How to optimize boost heaps to outperform std multiset in heap operations? C++

I have worked on implementing the fast marching method. It's a computational method to solve a special type of differential equation. Anyways, to achieve a O(n lg n) running time requires the use of a priority queue supporting get_min(), extract_min(), decrease_key() and insert() (or push()). Moreover, the algorithm in question will use n insert() operations, n extract_min() operations and at worst 4n decrease_key() operations. Now, it would seem to me that heap such as the fibonacci_heap in the boost library would outperform an std set by a lot which supports the same operations (decrease key is implemented by erasing the element and readding it). However, this is not the case and I was wondering why?
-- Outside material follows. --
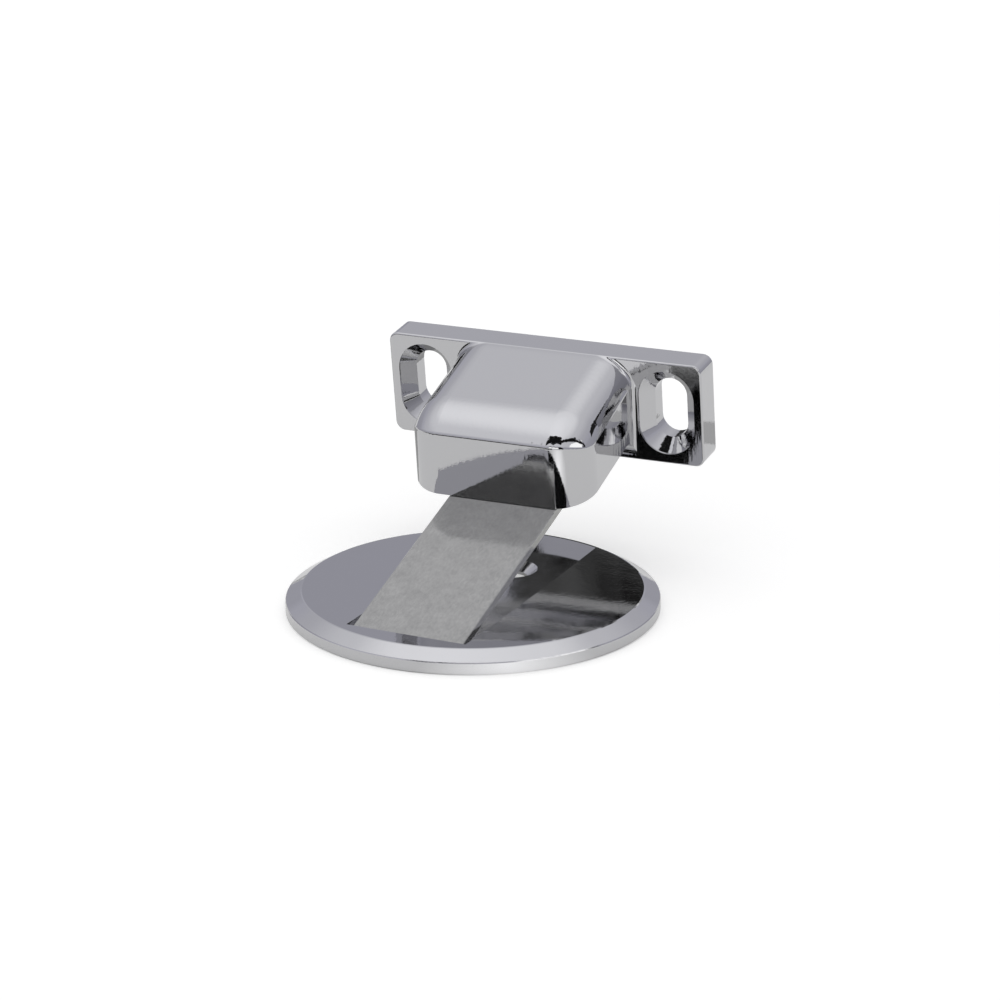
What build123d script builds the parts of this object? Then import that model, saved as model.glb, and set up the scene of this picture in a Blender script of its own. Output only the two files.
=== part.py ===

(I would like to note that it is not possible to use the std priority_queue, as it does not support decrease_key())

Here is the code for the main loop. Before this loop, the heap is initialized with a few elements in the narrow band i.e. only push operations are used

// FMM loop, the heap represents the state of the narrow band
void loopFMVel() {
    int count = 1;
    while(distances.size() > 0) {
        // extract closest
        struct treedist temp = distances.top();
        int row = temp.row; int column = temp.col;
        distances.pop();
        V[row][column].state = 2;

        // go through neighbours
        for (int k = 0; k < 4; k++) {
            // Valid neighbour check
            if (row + dx[k] >= rows || row + dx[k] < 0 || column + dy[k] >= columns || column + dy[k] < 0) continue;
            // Neighbour handled check
            if (V[row + dx[k]][column + dy[k]].state == 2) continue;
            double d;
            // Update neighbour if new distance closer
            if (V[row + dx[k]][column + dy[k]].state == 1) {
                d = computeDist(row + dx[k], column + dy[k]);
                if (d < (*V[row + dx[k]][column + dy[k]].it).d) {
                    (*V[row + dx[k]][column + dy[k]].it).d = d;
                    (*V[row + dx[k]][column + dy[k]].it).known = (*V[row + dx[k]][column + dy[k]].it).known + 1;
                    V[row + dx[k]][column + dy[k]].d = d;
                    distances.increase(V[row + dx[k]][column + dy[k]].it);
                }
            } else if (V[row + dx[k]][column + dy[k]].state == 0) {
                // Add neighbour to narrow band
                d = computeDist(row + dx[k], column + dy[k]);
                struct treedist t;
                t.d = d; t.row = row + dx[k]; t.col = column + dy[k]; t.ts = count; t.known = 1;
                V[row + dx[k]][column + dy[k]].state = 1;
                V[row + dx[k]][column + dy[k]].d = d;
                V[row + dx[k]][column + dy[k]].it = distances.push(t);
            }
        }
        count++;
    }
    
    std::cout << "Finished with size " << distances.size() << std::endl;
}

The following are some results from my testing:

N = 16001^2 (I ran these tests on an M1 max with flags -Ofast -fno-finite-math-only -march=armv8.5-a -mcpu=native -ffast-math) binary_heap (with reserved memory): 58.35s multiset: 63.33s fibonacci_heap: 73.43 16_ary_heap (with reserved memory): 65.40s pairing_heap: 116.5s

I profiled using time. If any more details are required, I will gladly add them.